Kahramanmaraş merkezli depremde 11 il etkilenmişti. Depremin üzerinden bir ay geçmesine rağmen hala çadır ihtiyacı giderilemedi.

 

Simit ve sirk kuyruğu...

Ara ara güneşin kendini göstermiş olduğu bir cumartesi günüydü. Aylardan mart. Yıllardan 2023. Evet, dillerden düşmeyen o yıl, 2023. 

Simit sırasındaydık kardeşimle. Simitçi de sıra mı olur? Eğer simitleri devamlı sıcak ve tazeyse olur. Sıra dedim ama o kadar da çok beklemedik. Belki üç, belki de beş dakika. 

Şunu fark ettim: Simit küçülmüş. İki, üç lokmalık bir yiyecek olmuş neredeyse. 

Hemen karşı tarafımızdaysa uzunca bir kuyruk vardı. Sirk gelmiş bizim Düzce’ye. Anneler/babalar ve çocukları sıradalar. 

Kartondan bir gişe yapmışlar. Ufacık bir camı var. Oradan bilet alıyor aileler. Bu gişe camları hep böyle küçük olmak zorunda mı acaba? 

Merak etmeyin. Simitleri öyle kuru kuru yemedik tabi. Karton bardakta, dokuz liralık çaylar da eşlik etti bize.

Yağmurlu bir pazar...

Hafiften bir yağmur yağıyor dışarıda. Komşunun kiremitleri ıslanmış. Belki de ilerleyen saatlerde kara da dönebilir, kim bilir. 

Pazar günleri aslında kendini dışarı atma zamanıdır. Şöyle bir gezme, hava alma. Ama hava kapalı ve az önce de yazdığım gibi hava yağmurlu. 

Bu hava evde kalmayı öğütlüyor sanki insana. Kendinle baş başa bir gün geçirmene olanak sağlıyor. 

Bir kitaba başlamanı zamanı belki de bu hava. Ya da hali hazırda okuduğun bir kitaba devam etme zamanı. Böyle bir havada insan kendisini de düşünebilir.
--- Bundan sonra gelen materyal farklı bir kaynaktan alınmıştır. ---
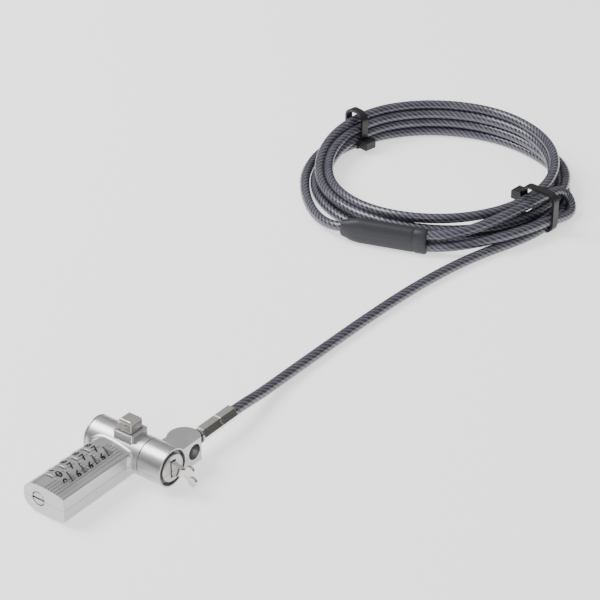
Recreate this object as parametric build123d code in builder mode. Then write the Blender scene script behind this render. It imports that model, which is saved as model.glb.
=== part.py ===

Gelecek hayallerini, hedeflerine ulaşmada nerede olduğunu, ne yapması gerektiğini gibi. İlham verici filmler de izlenebilir ya da YouTube’dan kişisel gelişim videoları da izlenebilir. 

Yağmurlu bir pazarda.

Pencereden dışarıyı izlemek...

Üşengeçlik edip kütüphaneye kitap değiştirmeye gitmedim. Yatağa uzandım. Biraz sessizliği dinledim. Sonra yatakta doğruldum. Pencereden dışarıyı izledim. 

Birkaç ağaç, evler ve hemen yanı başımızdaki komşunun kiremitleri görünüyor. Öylece dışarıdaki hayatı izlemek istedim. Ağaçların dallarının hafif hafif sallanmasını izlemenin iyi geldiğini düşünüyorum bana. 

Belki de o anlık öyle hissettim. Buradan yine insanın kendi kendisiyle baş başa kalması mevzuna geldik. Telefona dalmadan, sadece düşünceleriyle baş başa kalmasından bahsediyorum. 

Bunun dışında kendi kendine konuşmanın da iyi geldiğini söyleyenler var. Sizin için hangisi daha çekici geldiyse onu yapın. Önemli olan kafayı dağıtmak. Biraz olsun stresten uzaklaşmak. 

Ya da şimdiden yaz ayında, şezlonga uzanmış, kitap okurken da hayal edebilirsiniz kendinizi.